### RECORDS FOR THE TASK

-*-*-

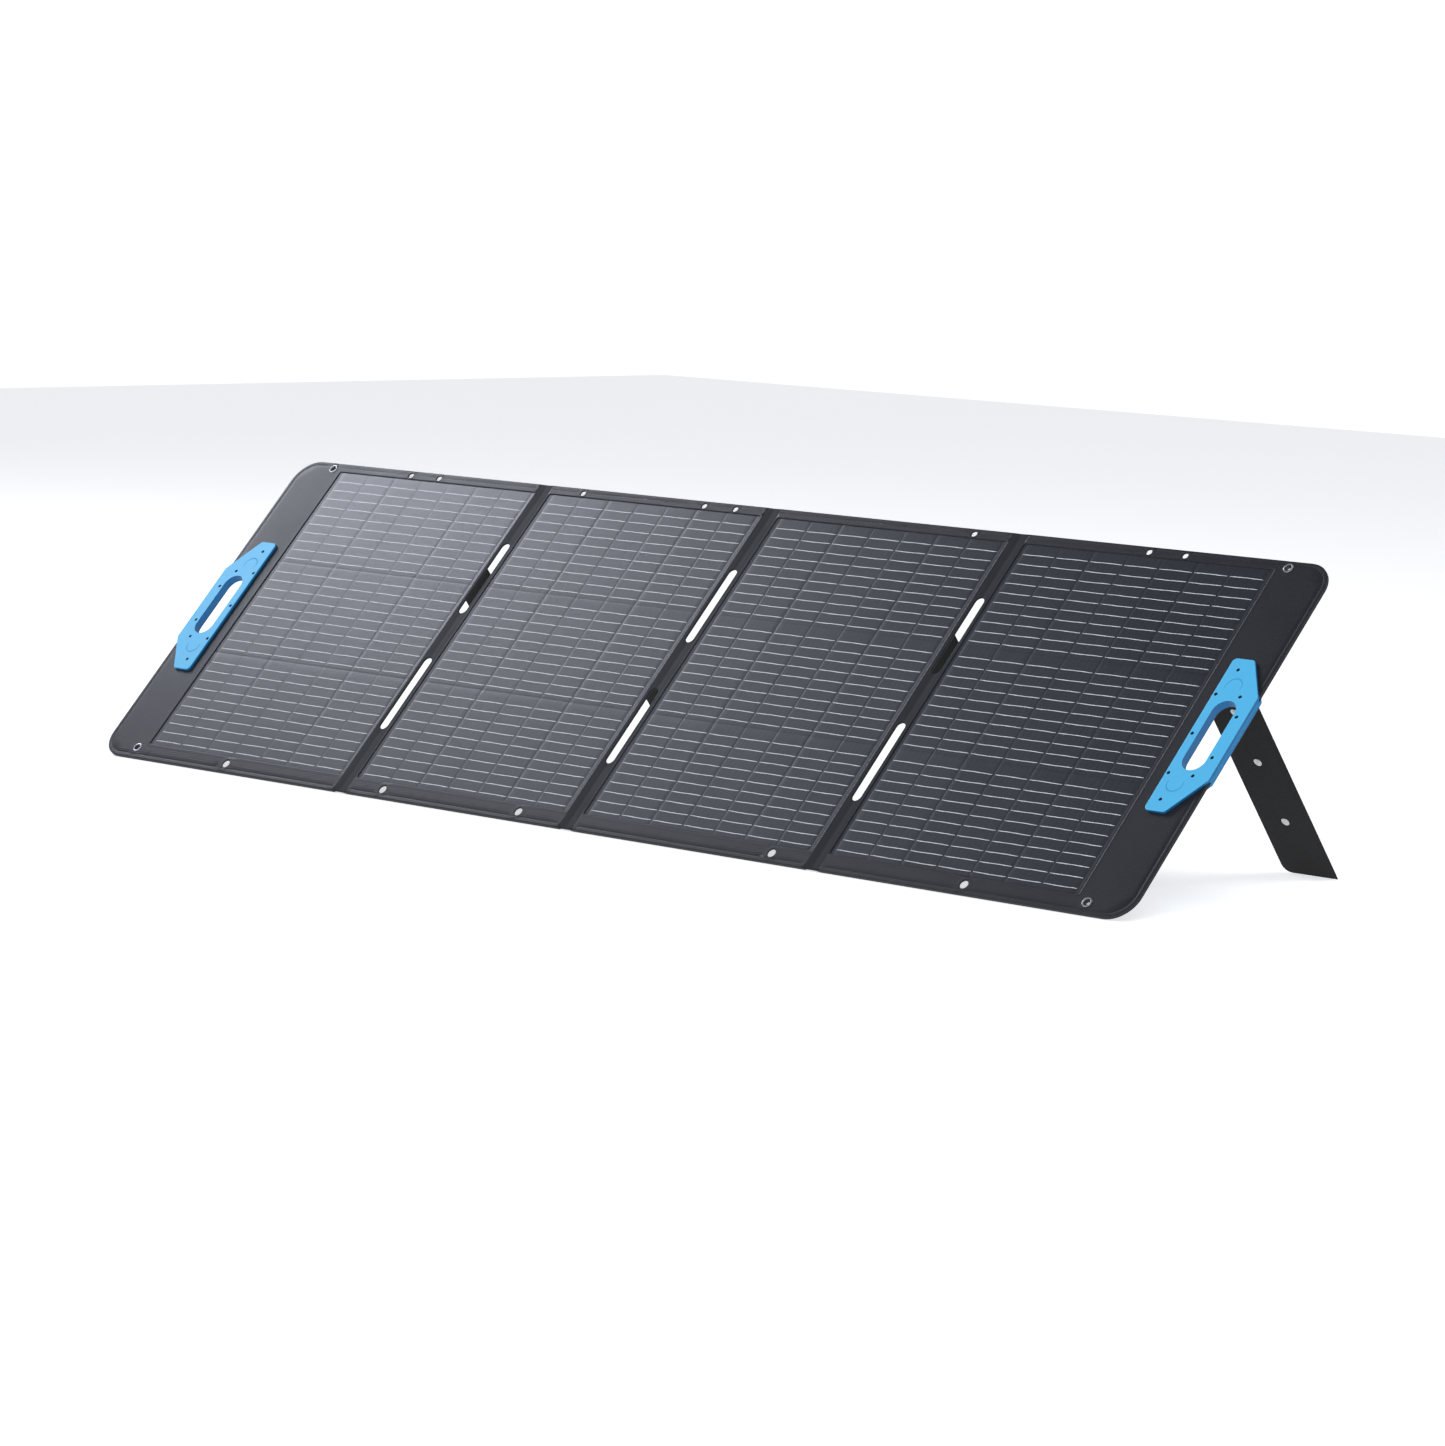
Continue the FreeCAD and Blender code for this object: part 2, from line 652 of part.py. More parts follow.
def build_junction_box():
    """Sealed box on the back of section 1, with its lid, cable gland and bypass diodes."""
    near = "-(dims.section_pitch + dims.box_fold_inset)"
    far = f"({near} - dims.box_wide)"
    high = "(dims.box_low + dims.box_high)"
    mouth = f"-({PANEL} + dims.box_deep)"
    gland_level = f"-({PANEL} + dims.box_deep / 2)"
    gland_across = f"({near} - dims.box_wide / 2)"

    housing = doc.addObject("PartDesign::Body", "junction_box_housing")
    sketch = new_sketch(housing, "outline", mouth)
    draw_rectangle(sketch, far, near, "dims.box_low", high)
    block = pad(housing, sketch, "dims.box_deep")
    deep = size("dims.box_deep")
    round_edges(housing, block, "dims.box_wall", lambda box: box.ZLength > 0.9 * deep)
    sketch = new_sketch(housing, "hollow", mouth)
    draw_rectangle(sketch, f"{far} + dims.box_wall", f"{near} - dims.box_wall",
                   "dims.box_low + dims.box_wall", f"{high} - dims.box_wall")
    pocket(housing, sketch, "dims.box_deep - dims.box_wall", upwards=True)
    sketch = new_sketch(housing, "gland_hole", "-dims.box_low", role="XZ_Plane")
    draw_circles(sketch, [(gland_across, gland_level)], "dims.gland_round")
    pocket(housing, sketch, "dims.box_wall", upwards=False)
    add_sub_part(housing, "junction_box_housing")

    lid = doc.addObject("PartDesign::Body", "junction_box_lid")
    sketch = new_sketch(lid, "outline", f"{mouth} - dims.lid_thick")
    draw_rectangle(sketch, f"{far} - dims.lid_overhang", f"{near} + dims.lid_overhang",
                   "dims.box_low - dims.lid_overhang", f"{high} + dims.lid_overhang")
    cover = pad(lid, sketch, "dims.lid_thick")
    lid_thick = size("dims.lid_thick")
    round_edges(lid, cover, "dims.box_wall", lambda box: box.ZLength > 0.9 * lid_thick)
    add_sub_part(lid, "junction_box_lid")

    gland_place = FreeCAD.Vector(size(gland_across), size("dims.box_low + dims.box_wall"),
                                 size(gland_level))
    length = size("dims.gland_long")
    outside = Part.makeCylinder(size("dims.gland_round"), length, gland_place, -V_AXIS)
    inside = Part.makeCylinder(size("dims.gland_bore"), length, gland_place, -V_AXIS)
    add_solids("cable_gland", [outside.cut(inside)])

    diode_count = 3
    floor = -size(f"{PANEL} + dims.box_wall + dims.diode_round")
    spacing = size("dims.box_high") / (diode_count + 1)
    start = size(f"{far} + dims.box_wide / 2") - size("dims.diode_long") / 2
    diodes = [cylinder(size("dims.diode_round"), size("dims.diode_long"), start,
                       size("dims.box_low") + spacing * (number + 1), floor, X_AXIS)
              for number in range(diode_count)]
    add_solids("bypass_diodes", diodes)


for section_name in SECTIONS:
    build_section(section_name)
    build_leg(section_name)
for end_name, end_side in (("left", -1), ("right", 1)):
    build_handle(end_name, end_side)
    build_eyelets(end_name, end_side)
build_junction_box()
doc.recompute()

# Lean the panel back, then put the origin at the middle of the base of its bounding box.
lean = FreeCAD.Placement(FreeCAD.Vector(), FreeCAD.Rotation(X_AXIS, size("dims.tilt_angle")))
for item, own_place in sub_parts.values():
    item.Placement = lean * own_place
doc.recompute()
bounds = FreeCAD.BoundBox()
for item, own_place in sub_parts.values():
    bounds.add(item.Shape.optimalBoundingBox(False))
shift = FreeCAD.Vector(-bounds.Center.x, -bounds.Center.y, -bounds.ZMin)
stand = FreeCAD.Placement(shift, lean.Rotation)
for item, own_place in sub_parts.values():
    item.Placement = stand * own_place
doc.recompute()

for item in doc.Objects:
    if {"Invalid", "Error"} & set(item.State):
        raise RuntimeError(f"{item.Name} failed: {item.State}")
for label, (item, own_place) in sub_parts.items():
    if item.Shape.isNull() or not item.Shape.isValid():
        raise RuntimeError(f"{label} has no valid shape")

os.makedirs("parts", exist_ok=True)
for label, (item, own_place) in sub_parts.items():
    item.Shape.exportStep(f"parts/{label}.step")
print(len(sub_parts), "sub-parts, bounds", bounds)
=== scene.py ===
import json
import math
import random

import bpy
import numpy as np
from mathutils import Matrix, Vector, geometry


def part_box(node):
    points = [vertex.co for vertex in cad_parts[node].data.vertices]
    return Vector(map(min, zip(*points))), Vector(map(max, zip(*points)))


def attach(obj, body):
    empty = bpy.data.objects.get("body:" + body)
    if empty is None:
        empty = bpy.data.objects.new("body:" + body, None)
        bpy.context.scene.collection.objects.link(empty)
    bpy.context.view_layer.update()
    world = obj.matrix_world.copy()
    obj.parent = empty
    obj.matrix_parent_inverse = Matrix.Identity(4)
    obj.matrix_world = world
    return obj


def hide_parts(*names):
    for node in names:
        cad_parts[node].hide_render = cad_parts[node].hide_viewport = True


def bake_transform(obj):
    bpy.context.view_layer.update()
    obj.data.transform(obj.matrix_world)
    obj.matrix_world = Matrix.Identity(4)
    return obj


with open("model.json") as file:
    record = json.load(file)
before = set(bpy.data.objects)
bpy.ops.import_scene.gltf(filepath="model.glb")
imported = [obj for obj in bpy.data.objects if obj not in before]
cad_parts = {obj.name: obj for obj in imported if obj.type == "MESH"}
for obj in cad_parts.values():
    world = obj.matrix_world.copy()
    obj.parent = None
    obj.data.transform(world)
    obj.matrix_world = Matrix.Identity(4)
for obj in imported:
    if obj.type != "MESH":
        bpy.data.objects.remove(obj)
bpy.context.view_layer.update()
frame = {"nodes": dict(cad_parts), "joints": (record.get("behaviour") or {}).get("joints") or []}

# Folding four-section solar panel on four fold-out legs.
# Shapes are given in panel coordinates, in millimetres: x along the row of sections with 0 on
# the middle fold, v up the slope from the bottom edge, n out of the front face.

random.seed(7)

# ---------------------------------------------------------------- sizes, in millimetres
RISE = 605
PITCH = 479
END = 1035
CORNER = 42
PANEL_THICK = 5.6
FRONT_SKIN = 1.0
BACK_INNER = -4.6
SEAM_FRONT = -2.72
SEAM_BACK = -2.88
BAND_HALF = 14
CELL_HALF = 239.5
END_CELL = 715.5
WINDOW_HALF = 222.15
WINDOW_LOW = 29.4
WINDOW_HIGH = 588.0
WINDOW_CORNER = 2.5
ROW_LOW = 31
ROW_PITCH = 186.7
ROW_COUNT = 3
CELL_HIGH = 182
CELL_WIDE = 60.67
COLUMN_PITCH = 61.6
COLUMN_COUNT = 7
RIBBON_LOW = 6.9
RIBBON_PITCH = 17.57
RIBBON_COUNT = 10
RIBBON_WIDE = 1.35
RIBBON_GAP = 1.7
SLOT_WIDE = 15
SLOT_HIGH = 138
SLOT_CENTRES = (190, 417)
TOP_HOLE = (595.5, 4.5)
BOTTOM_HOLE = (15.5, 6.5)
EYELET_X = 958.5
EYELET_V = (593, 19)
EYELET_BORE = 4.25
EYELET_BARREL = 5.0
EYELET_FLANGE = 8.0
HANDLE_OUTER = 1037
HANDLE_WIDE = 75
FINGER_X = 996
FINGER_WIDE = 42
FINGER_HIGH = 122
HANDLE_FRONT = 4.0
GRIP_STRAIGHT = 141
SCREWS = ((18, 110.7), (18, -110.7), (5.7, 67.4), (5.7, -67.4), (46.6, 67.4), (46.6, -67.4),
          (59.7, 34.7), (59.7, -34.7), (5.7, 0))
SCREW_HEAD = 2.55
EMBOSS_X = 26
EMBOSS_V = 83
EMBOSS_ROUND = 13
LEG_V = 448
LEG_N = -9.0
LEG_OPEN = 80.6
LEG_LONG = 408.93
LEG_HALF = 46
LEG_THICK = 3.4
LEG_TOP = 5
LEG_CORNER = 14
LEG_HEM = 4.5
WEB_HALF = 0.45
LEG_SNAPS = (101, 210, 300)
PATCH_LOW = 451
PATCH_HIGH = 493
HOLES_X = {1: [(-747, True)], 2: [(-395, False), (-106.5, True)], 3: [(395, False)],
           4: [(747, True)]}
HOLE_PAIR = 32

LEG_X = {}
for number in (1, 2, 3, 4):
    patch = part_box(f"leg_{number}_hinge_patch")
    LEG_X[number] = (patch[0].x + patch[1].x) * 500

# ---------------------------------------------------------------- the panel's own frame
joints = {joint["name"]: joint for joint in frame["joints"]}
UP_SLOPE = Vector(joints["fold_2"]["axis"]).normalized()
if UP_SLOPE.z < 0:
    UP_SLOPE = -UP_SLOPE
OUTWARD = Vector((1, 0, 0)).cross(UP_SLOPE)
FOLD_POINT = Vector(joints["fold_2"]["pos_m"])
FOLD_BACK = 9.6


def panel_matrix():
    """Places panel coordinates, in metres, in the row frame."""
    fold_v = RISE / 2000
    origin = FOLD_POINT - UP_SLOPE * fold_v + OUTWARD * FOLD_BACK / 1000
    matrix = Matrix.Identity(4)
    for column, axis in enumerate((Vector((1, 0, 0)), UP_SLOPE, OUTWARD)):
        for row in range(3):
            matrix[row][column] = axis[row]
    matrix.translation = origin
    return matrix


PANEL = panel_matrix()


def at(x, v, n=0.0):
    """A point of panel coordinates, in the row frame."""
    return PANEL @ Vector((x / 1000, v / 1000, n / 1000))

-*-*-

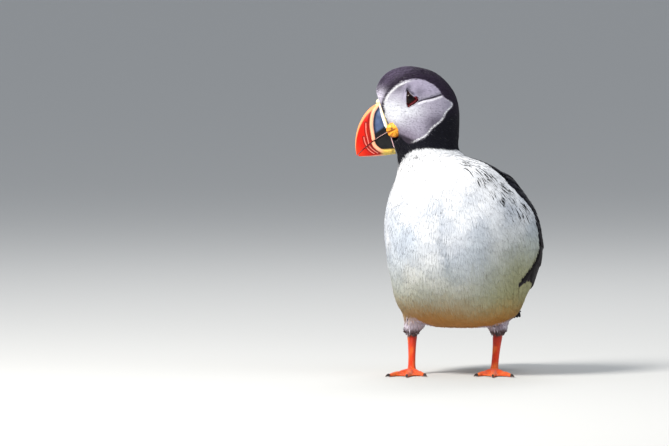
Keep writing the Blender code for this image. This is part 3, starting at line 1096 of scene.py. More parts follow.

-*-*-

### WHAT YOU ARE ASKED TO DO
Copy exactly the lines from the line with "for item in" up to and including the line with "in imported if", and no other lines.

### RESULT OF THIS TASK
for item in doc.Objects:
    if {"Invalid", "Error"} & set(item.State):
        raise RuntimeError(f"{item.Name} failed: {item.State}")
for label, (item, own_place) in sub_parts.items():
    if item.Shape.isNull() or not item.Shape.isValid():
        raise RuntimeError(f"{label} has no valid shape")

os.makedirs("parts", exist_ok=True)
for label, (item, own_place) in sub_parts.items():
    item.Shape.exportStep(f"parts/{label}.step")
print(len(sub_parts), "sub-parts, bounds", bounds)
=== scene.py ===
import json
import math
import random

import bpy
import numpy as np
from mathutils import Matrix, Vector, geometry


def part_box(node):
    points = [vertex.co for vertex in cad_parts[node].data.vertices]
    return Vector(map(min, zip(*points))), Vector(map(max, zip(*points)))


def attach(obj, body):
    empty = bpy.data.objects.get("body:" + body)
    if empty is None:
        empty = bpy.data.objects.new("body:" + body, None)
        bpy.context.scene.collection.objects.link(empty)
    bpy.context.view_layer.update()
    world = obj.matrix_world.copy()
    obj.parent = empty
    obj.matrix_parent_inverse = Matrix.Identity(4)
    obj.matrix_world = world
    return obj


def hide_parts(*names):
    for node in names:
        cad_parts[node].hide_render = cad_parts[node].hide_viewport = True


def bake_transform(obj):
    bpy.context.view_layer.update()
    obj.data.transform(obj.matrix_world)
    obj.matrix_world = Matrix.Identity(4)
    return obj


with open("model.json") as file:
    record = json.load(file)
before = set(bpy.data.objects)
bpy.ops.import_scene.gltf(filepath="model.glb")
imported = [obj for obj in bpy.data.objects if obj not in before]
cad_parts = {obj.name: obj for obj in imported if obj.type == "MESH"}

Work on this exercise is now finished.